The many statues and sculptures are made from bronze, copper and the more unusual acrylic. Many have historical significance, including an early model that KU art professor Elden Tefft used to create the iconic statue in front of Strong Hall.

Other items are more whimsical. There’s the rare full bottle of “Jayhawk” soda, bottled in Ottawa decades ago. In the fourth floor display, among fundraising pins and other small items, sat what Jennings called “the smallest Jayhawk in the world.”

Resting on the head of a penny, its features are just barely visible inside the glass case. If you look hard enough, you can make out the letters “KU” painted on its chest, Jennings said.

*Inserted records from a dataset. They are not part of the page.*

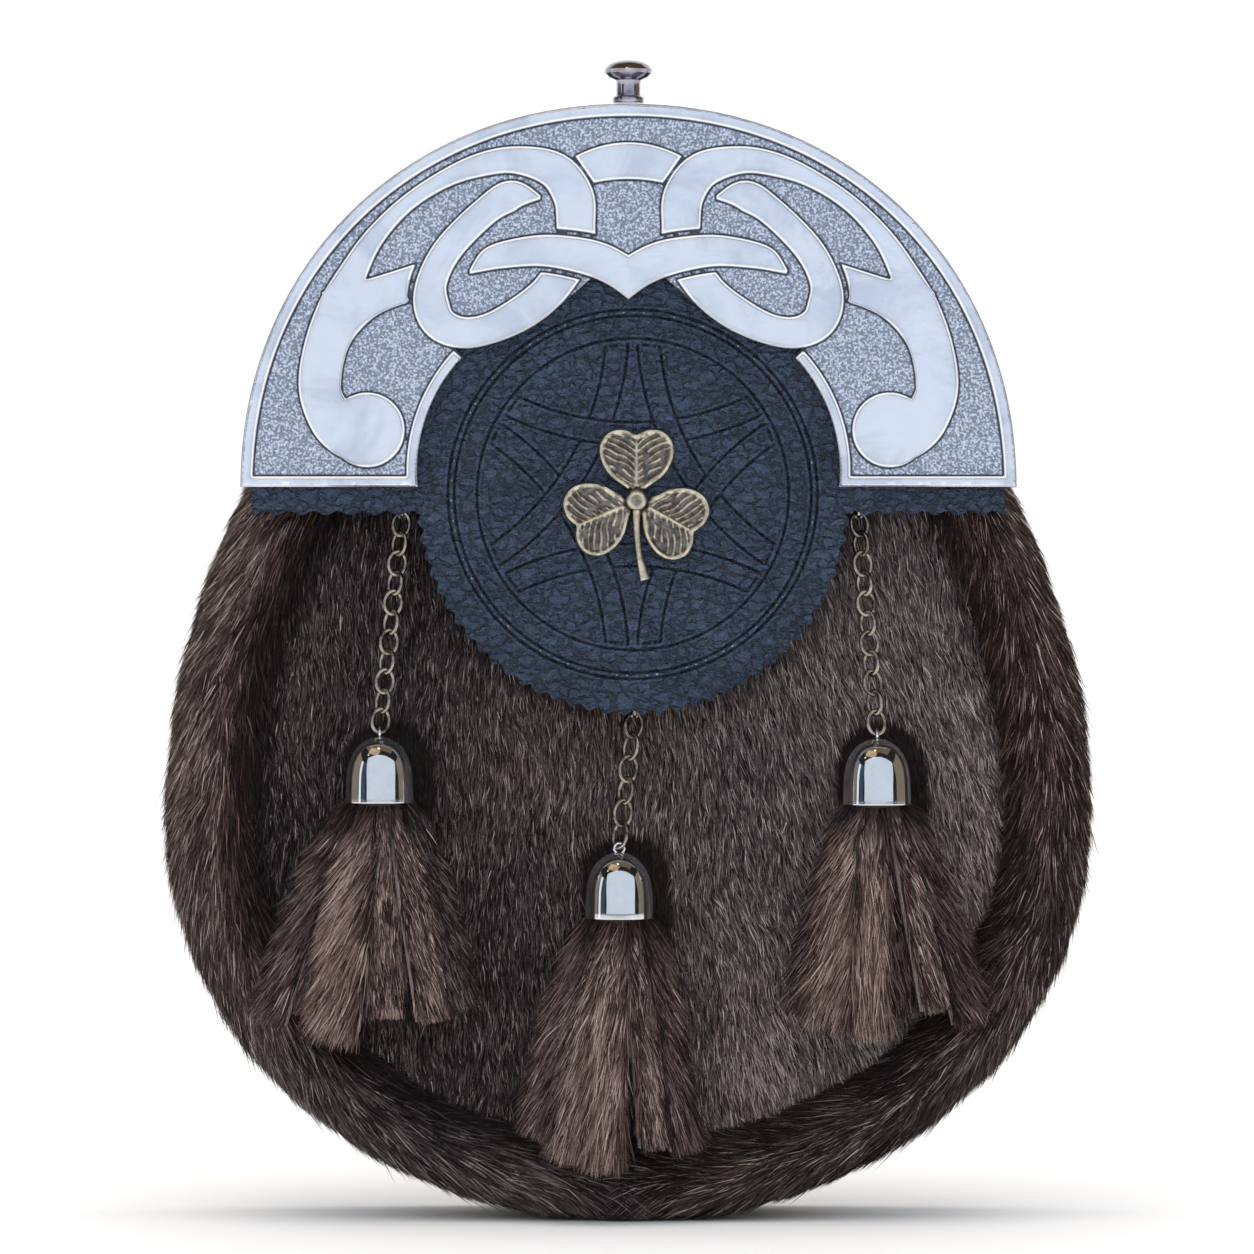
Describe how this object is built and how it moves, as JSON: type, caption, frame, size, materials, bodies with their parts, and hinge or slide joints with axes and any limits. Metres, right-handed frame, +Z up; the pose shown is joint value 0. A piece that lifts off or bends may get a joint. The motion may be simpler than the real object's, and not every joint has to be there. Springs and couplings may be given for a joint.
{
  "type": "sporran pouch",
  "caption": "Fur dress sporran with a tooled leather flap, a cast half-round cantle of knotwork bands, a clover badge and three fur tassels that hang from bells on chains.",
  "frame": {"origin": "middle of the flattened fur under the pouch, in the plane that it stands on", "axes": "+Z up, front towards -Y, +X towards the right of someone who looks at the front"},
  "size_m": [0.1966, 0.068, 0.2421],
  "materials": {
    "pewter": "polished cast metal with dark stippled grounds",
    "nickel": "polished",
    "bronze": "antiqued cast metal",
    "flap_leather": "pebbled and tooled, slightly glossy",
    "back_leather": "smooth, matt",
    "long_fur": "hide with long hair",
    "short_fur": "hide with short hair",
    "tassel_fur": "fur strips"
  },
  "bodies": {
    "root": {"cantle": "pewter", "cantle_knob": "pewter", "flap": "flap_leather", "flap_stud": "nickel", "shamrock_badge": "bronze", "pouch_front": "short_fur", "pouch_gusset": "long_fur", "pouch_back": "back_leather", "belt_loop_left": "back_leather", "belt_loop_right": "back_leather", "chain_eye_left": "nickel", "chain_eye_centre": "nickel", "chain_eye_right": "nickel", "chain_left": "nickel", "chain_centre": "nickel", "chain_right": "nickel", "bell_left": "nickel", "bell_centre": "nickel", "bell_right": "nickel", "tassel_left": "tassel_fur", "tassel_centre": "tassel_fur", "tassel_right": "tassel_fur"}
  },
  "joints": []
}
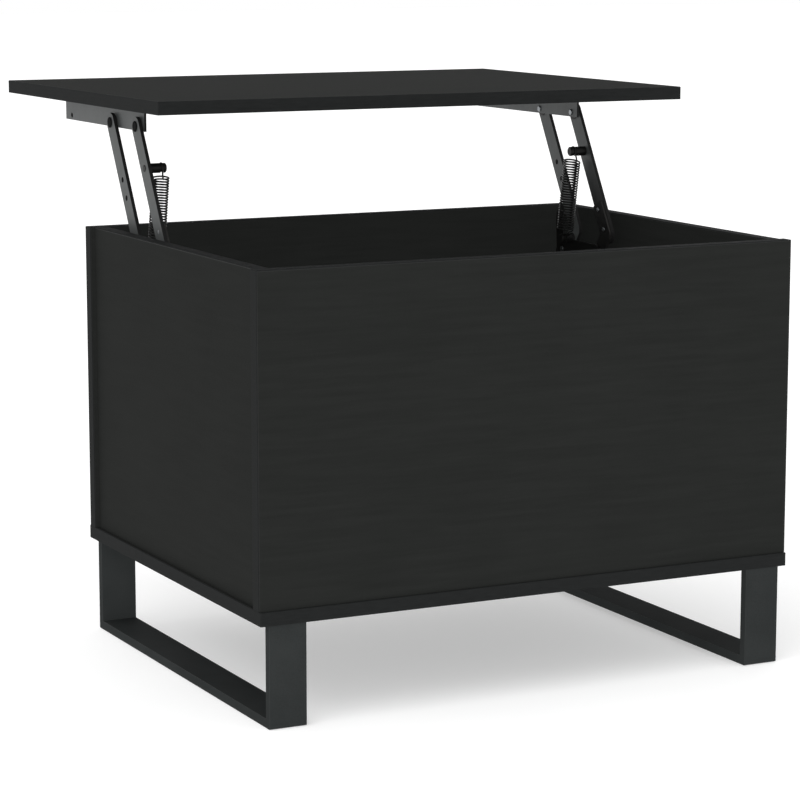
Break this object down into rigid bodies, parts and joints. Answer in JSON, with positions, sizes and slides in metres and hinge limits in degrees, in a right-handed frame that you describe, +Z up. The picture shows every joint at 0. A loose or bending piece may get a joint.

Earlier this year, Jennings told KU officials that he had decided to sell the collection to provide for his retirement, Reid said. The majority of the memorabilia has already been boxed up and removed from the student union, and some of it will be up for sale on eBay as soon as next week. The rest will likely be sold at an auction in Lawrence in about three months. A date for the auction has not yet been set.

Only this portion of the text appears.